Si Alfred Hitchcock et Jacques Demy faisaient un film ensemble, cela ressemblerait probablement à L'amour et les forêts, l'angoissant nouveau long métrage de Valérie Donzelli (La guerre est déclarée)
Cette adaptation du roman d'Éric Reinhardt décrit l'amour malheureux de Blanche Renard (Virginie Efira) envers Grégoire Lamoureux (Melvil Poupaud), un être charismatique qui se veut particulièrement jaloux, possessif et dangereux.
Ces sujets forts (le mécanisme de l'emprise et les relations de domination des hommes sur les femmes) résonnent particulièrement à une époque marquée par les féminicides. Le scénario de Donzelli et d'Audrey Diwan (L'événement) n'occulte aucun détail, dévoilant avec minutie tous les pièges en place, où la séduction finit par se transformer en manipulation. Malgré quelques élans plus démonstrateurs et certains retournements de situations moins crédibles, l'ensemble happe de plein fouet et fait réagir. Le prédateur a pris son temps pour tisser sa toile d'araignée, et sa victime ne pourra en ressortir indemne.
Des débuts enchanteurs d'un romantisme exacerbé, le récit verse de plus en plus vers le drame, le mélo et le suspense. Avant d'embrasser une forme de thriller qui fait battre le coeur plus rapidement tant la menace s'avère vive. De quoi ravir les fans d'Alfred Hitchcock ou de Claude Chabrol, alors que les thématiques en place ne sont pas sans rappeler Rebecca et L'enfer.
Le réalisme pur n'est pourtant pas la tasse de thé de la cinéaste. Comme dans ses précédentes réalisations Marguerite et Julien, Main dans la main et La reine des pommes, le conte permet de voir autrement le réel. C'est le cas où l'héroïne revient transformée d'un détour en forêt, après une rencontre avec un inconnu (incarné par le chanteur Bertrand Belin) qui la change à jamais.
Puis il y a cette façon à la Jacques Demy d'exprimer ses sentiments par la chanson, en détournant un tube pour lui donner un sens nouveau. À ce chapitre, les choix musicaux ne déçoivent pas. Autant toutes les mélodies qui défilent à l'écran (ah, Barbara!) que la bande sonore de Gabriel Yared, qui joue davantage la carte de l'émotion que de la tension. Frissons garantis.

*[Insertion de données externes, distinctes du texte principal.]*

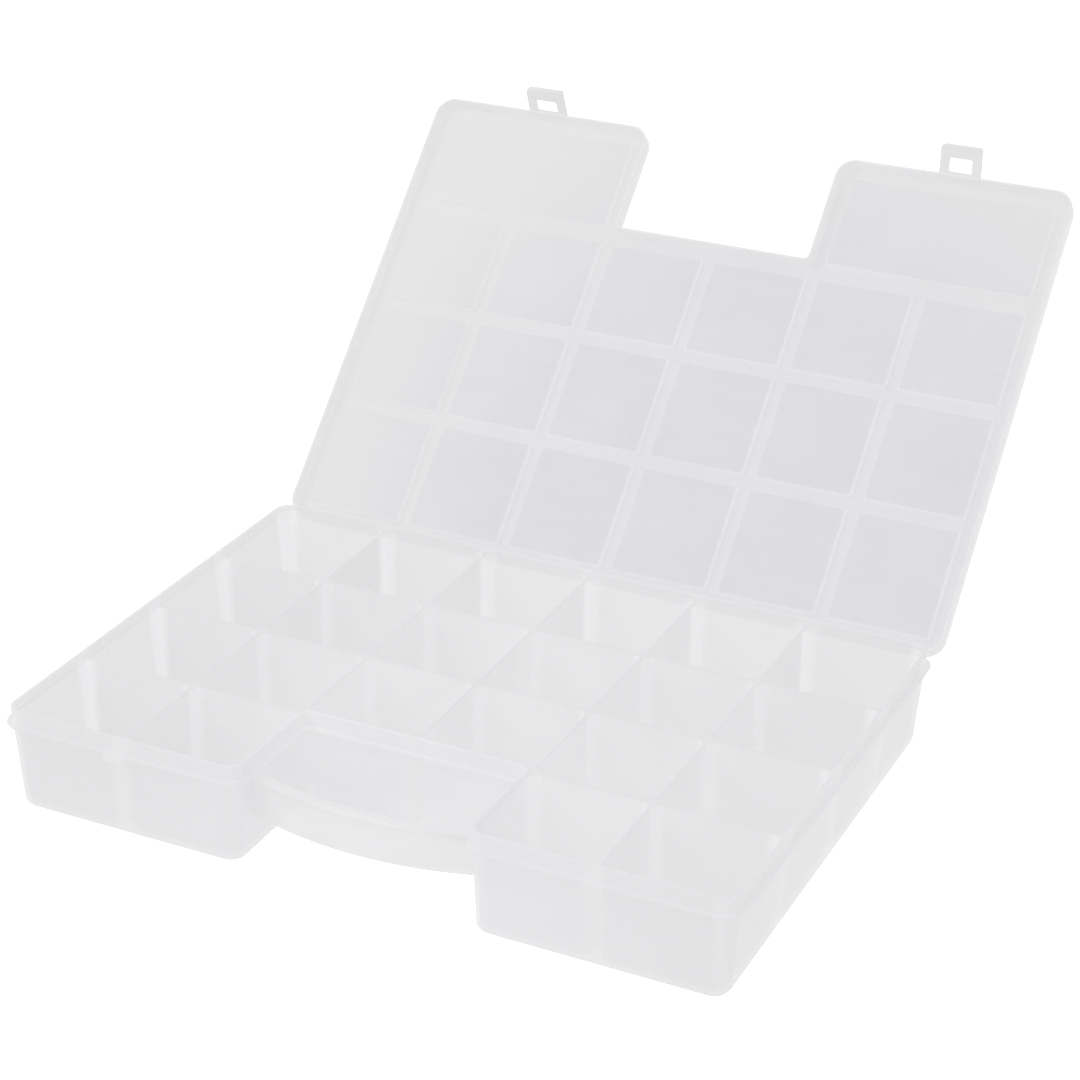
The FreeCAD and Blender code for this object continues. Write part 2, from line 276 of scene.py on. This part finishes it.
# %% Pockets
POCKET_CORNER, POCKET_FOOT, DIVIDER_ROUND, SKIN_GAP = 4.2, 3.4, 0.45, 0.03
LEAST_RADIUS, FOOT_TIGHTER_SHARE = 1.0, 0.6
STRAIGHT_SHARES = np.array([0.66, 0.33])
# The cells at a rounded corner of the case, and which of their four corners it is.
ROUND_CELLS = {(0, 0): 0, (5, 0): 1, (5, 3): 2, (0, 3): 3, (1, 0): 1, (4, 0): 0}


def side(is_wall, wall_top, wall_foot, line, sign):
    """One bound of a pocket, (top, foot, rounding): a wall's inner face or a divider's."""
    if is_wall:
        return wall_top + sign * SKIN_GAP, wall_foot + sign * SKIN_GAP, 0.0
    return line + sign * DIVIDER_HALF_TOP, line + sign * DIVIDER_HALF_FOOT, DIVIDER_ROUND


def drafted(at_rim, draft):
    """(at divider top, at floor) of an inner face that leans by draft over the height."""
    return at_rim + draft * (1 - DIVIDER_TOP / RIM), at_rim + draft * (1 - FLOOR / RIM)


def pocket_sides(column, row):
    """The left, right, front and rear side of one compartment."""
    inner_x = drafted(HALF_LENGTH - WALL, -SIDE_DRAFT)
    inner_y = drafted(HALF_DEPTH - WALL, -END_DRAFT)
    horn = drafted(HALF_RECESS + WALL, RECESS_DRAFT)
    back = drafted(RECESS_BACK + WALL, RECESS_DRAFT)
    left = side(column == 0, -inner_x[0], -inner_x[1], COLUMNS[column - 1], 1)
    right = side(column == 5, inner_x[0], inner_x[1], COLUMNS[min(column, 4)], -1)
    front = side(row == 0, -inner_y[0], -inner_y[1], ROWS[row - 1], 1)
    rear = side(row == 3, inner_y[0], inner_y[1], ROWS[min(row, 2)], -1)
    if row == 0 and column == 1:
        right = side(True, -horn[0], -horn[1], 0.0, -1)
    if row == 0 and column == 4:
        left = side(True, horn[0], horn[1], 0.0, 1)
    if row == 1 and column in (2, 3):
        front = side(True, back[0], back[1], 0.0, 1)
    return left, right, front, rear


def pocket(column, row):
    """Rings of one compartment from its mouth down to its floor.

    Each side runs straight from its place at the mouth to that at the floor. A quarter
    circle opens the mouth outwards at a divider, and another draws the foot inwards.
    """
    s, c = quarter()
    z = np.concatenate([DIVIDER_TOP - DIVIDER_ROUND * (1 - c),
                        FLOOR + POCKET_FOOT + STRAIGHT_SHARES * (DIVIDER_TOP - FLOOR - POCKET_FOOT),
                        FLOOR + POCKET_FOOT * (1 - s)])
    opened_by = np.concatenate([1 - s, STRAIGHT_SHARES * 0, c * 0])
    drawn_in = np.concatenate([c * 0, STRAIGHT_SHARES * 0, POCKET_FOOT * (1 - c)])
    fall = (DIVIDER_TOP - z) / (DIVIDER_TOP - FLOOR)
    bounds = [top + (foot - top) * fall + sign * (drawn_in - rounding * opened_by)
              for (top, foot, rounding), sign in zip(pocket_sides(column, row), (1, -1, 1, -1))]
    radii = np.full(4, POCKET_CORNER)
    if (column, row) in ROUND_CELLS:
        radii[ROUND_CELLS[column, row]] = CORNER - WALL
    return boxes(*bounds, np.maximum(radii - drawn_in[:, None] * FOOT_TIGHTER_SHARE, LEAST_RADIUS), z)


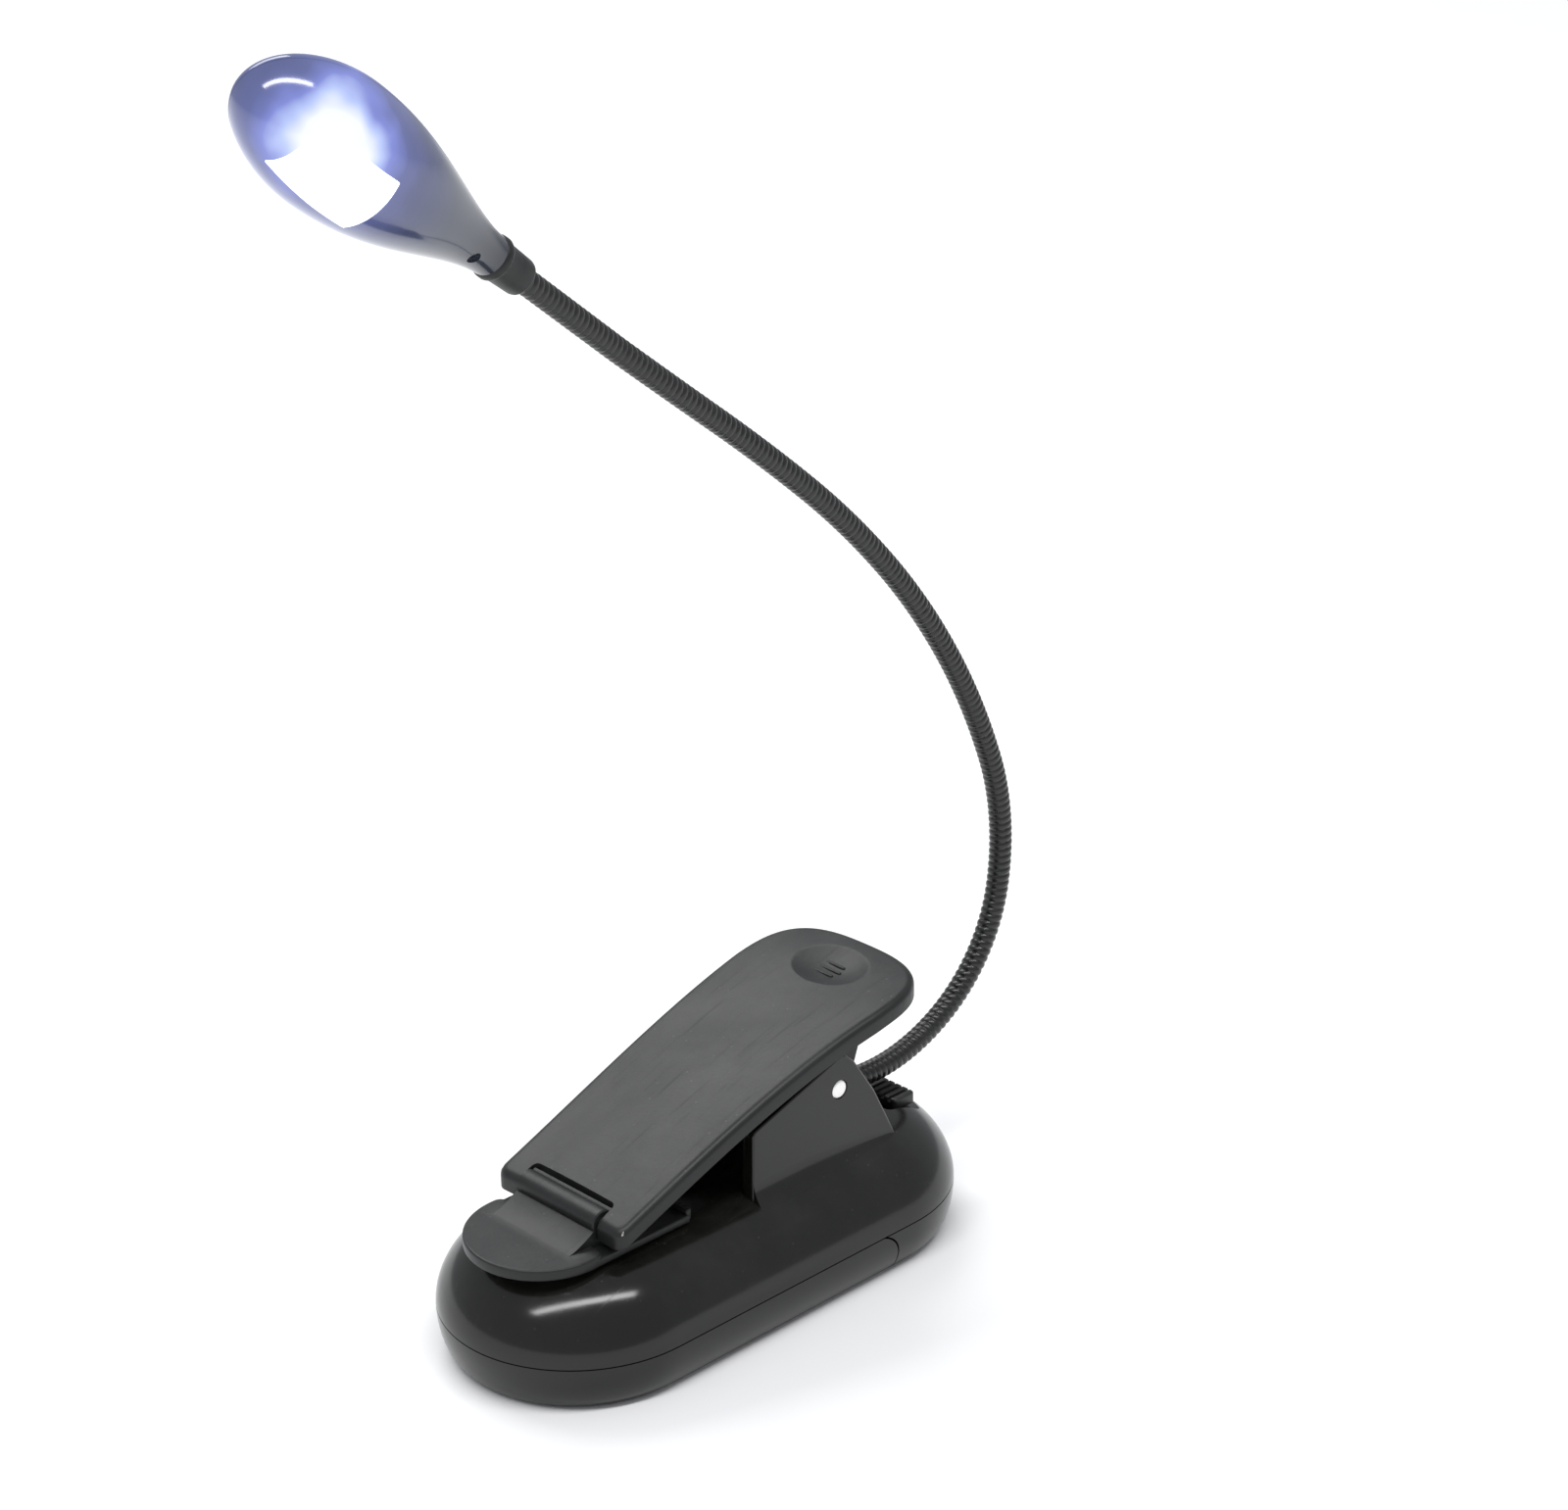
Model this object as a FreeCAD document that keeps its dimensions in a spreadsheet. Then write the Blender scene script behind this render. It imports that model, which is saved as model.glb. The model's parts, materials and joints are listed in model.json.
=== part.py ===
"""Clip-on reading lamp: a battery base with a sprung clip, a gooseneck and a lamp head.

Frame: +X to the rear of the base (the gooseneck side), -X to the jaw of the clip, +Z up.
The origin is under the middle of the base, on the face that it stands on.
Sizes are in millimetres and live in the sheet "Sizes".
"""
import FreeCAD
import Part
import Sketcher
import math
import os
import re

Vector = FreeCAD.Vector

SIZES = {
    # base shells
    "base_length": 90.0,
    "base_width": 42.0,
    "base_height": 18.8,
    "parting_height": 7.8,
    "shoulder_round": 10.9,
    "foot_round": 4.0,
    "wall": 1.6,
    "slide_gap": 0.2,
    "door_rear": 21.0,
    "door_corner": 5.5,
    # battery bay
    "cell_radius": 5.25,
    "cell_length": 43.5,
    "nub_radius": 1.9,
    "nub_length": 1.0,
    "cell_gap": 0.3,
    "cell_rest": 0.3,
    "bay_front": -34.1,
    "spring_length": 2.0,
    "plate_thick": 0.4,
    "tray_wall": 1.5,
    # screws
    "screw_shank": 0.8,
    "screw_head": 1.6,
    "screw_head_height": 1.0,
    "screw_fit": 0.05,
    "boss_wall": 1.4,
    # circuit board and switch
    "board_front": 17.5,
    "board_length": 22.5,
    "board_width": 16.0,
    "board_thick": 1.0,
    "board_height": 9.0,
    "switch_length": 6.4,
    "switch_width": 11.0,
    "switch_height": 3.4,
    "switch_x": 37.2,
    "knob_length": 4.6,
    "knob_width": 8.0,
    "knob_drop": 0.5,
    "recess_front": 31.5,
    "recess_half": 8.0,
    "recess_drop": 2.8,
    "knob_start": -2.0,
    "stem_width": 3.6,
    "switch_travel": 4.0,
    # cheeks and pivot
    "cheek_outer": 12.6,
    "cheek_thick": 2.2,
    "pivot_x": 16.7,
    "pivot_z": 29.8,
    "pivot_radius": 1.5,
    "pivot_fit": 0.06,
    "side_gap": 0.3,
    # lever
    "lever_width": 27.6,
    "lever_front": -27.8,
    "lever_front_top": 25.3,
    "lever_slope": 20.8,
    "lever_knee": 1.9,
    "lever_rear_slope": 10.9,
    "lever_rear": 34.6,
    "lever_corner": 9.5,
    "lever_depth": 3.2,
    "lever_skin": 1.6,
    "lug_thick": 2.0,
    "notch_depth": 4.2,
    "notch_half": 8.7,
    "dimple_x": 27.3,
    # pad
    "pad_pin_x": -26.4,
    "pad_pin_z": 23.6,
    "pad_pin_radius": 0.75,
    "pad_rest": 0.3,
    "pad_thick": 1.7,
    "pad_front": -42.0,
    "pad_nose_half": 11.4,
    "pad_rear": -12.0,
    "knuckle_radius": 2.0,
    # torsion spring
    "spring_wire": 0.5,
    "spring_coil": 2.3,
    "spring_turns": 4.0,
    "spring_pitch": 1.25,
    # gooseneck
    "neck_radius": 1.8,
    "neck_bore": 0.85,
    "lead_radius": 0.55,
    "neck_gap": 0.75,
    "neck_start_x": 31.0,
    "neck_start_z": 21.2,
    "neck_heading": -9.5,
    "neck_link": 22.2,
    "neck_insert": 8.0,
    "neck_fit": 0.05,
    "neck_boss_half": 4.2,
    "neck_boss_top": 26.9,
    "lead_turn": 1.3,
    "bend_1": 41.5,
    "bend_2": 48.5,
    "bend_3": 29.5,
    "bend_4": 11.5,
    "bend_5": 10.0,
    "bend_6": 7.5,
    "bend_7": 3.0,
    "bend_8": -0.5,
    "bend_9": 0.0,
    # lamp head
    "head_yaw": 3.5,
    "head_roll": 53.0,
    "head_length": 47.7,
    "head_half_width": 9.0,
    "head_belly": 11.2,
    "head_back": 4.65,
    "head_neck": 2.9,
    "head_fullest": 0.69,
    "head_wall": 1.2,
    "collar_length": 6.6,
    "collar_cover": 0.3,
    "collar_radius": 2.75,
    "window_centre": 35.0,
    "window_length": 13.8,
    "window_width": 9.1,
    "lens_gap": 0.1,
    "lens_thick": 1.0,
    "led_pitch": 5.4,
    "led_size": 3.5,
    "led_thick": 1.4,
    "head_board_depth": 4.6,
    "head_screw_at": 5.2,
    "board_post": 1.4,
}
LINKS = 9
CELLS = 3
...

La mise en scène séduit également par son esthétisme élaboré au niveau des couleurs et des textures. L'image volontairement vieillotte évoque quelques classiques de la Nouvelle Vague (principalement ceux de Jean-Luc Godard), tandis que les ellipses brutales lorgnent vers le travail de Maurice Pialat. La caméra qui semble flotter apporte une sensualité qui est la bienvenue, et qui permet d'atténuer la lourdeur en place.
Incarnant à l'écran la protagoniste et sa soeur jumelle (une déclinaison dont l'utilité laisse à désirer), Virginie Efira trouve une nouvelle façon de se réinventer. La meilleure actrice du moment - comme en fait foi ses performances éblouissantes dans Rien à perdre, Les enfants des autres et autres Madeleine Collins - est impressionnante de vitalité et de vulnérabilité, s'investissant totalement dans ce personnage qui prend son destin en main avant qu'il ne soit trop tard.
Face à elle se dresse l'étonnant Melvil Poupaud, qui se fait une joie de transformer son paradis en cauchemar. L'interprète est utilisé à contre-emploi, et il est tout simplement monstrueux. D'excellentes comédiennes - comme Romane Bohringer, Virginie Ledoyen et Marie Rivière - se prêtent au jeu pour rappeler l'importance de la solidarité et de la sororité.
Valérie Donzelli signe avec L'amour et les forêts son meilleur film depuis La guerre est déclarée. Une oeuvre forte, douloureuse et maîtrisée qui, si elle se veut parfois trop psychologisante, se révèle importante et pleinement cinématographique. La force du dernier plan, qui laisse planer un avenir incertain, en hantera plus d'un.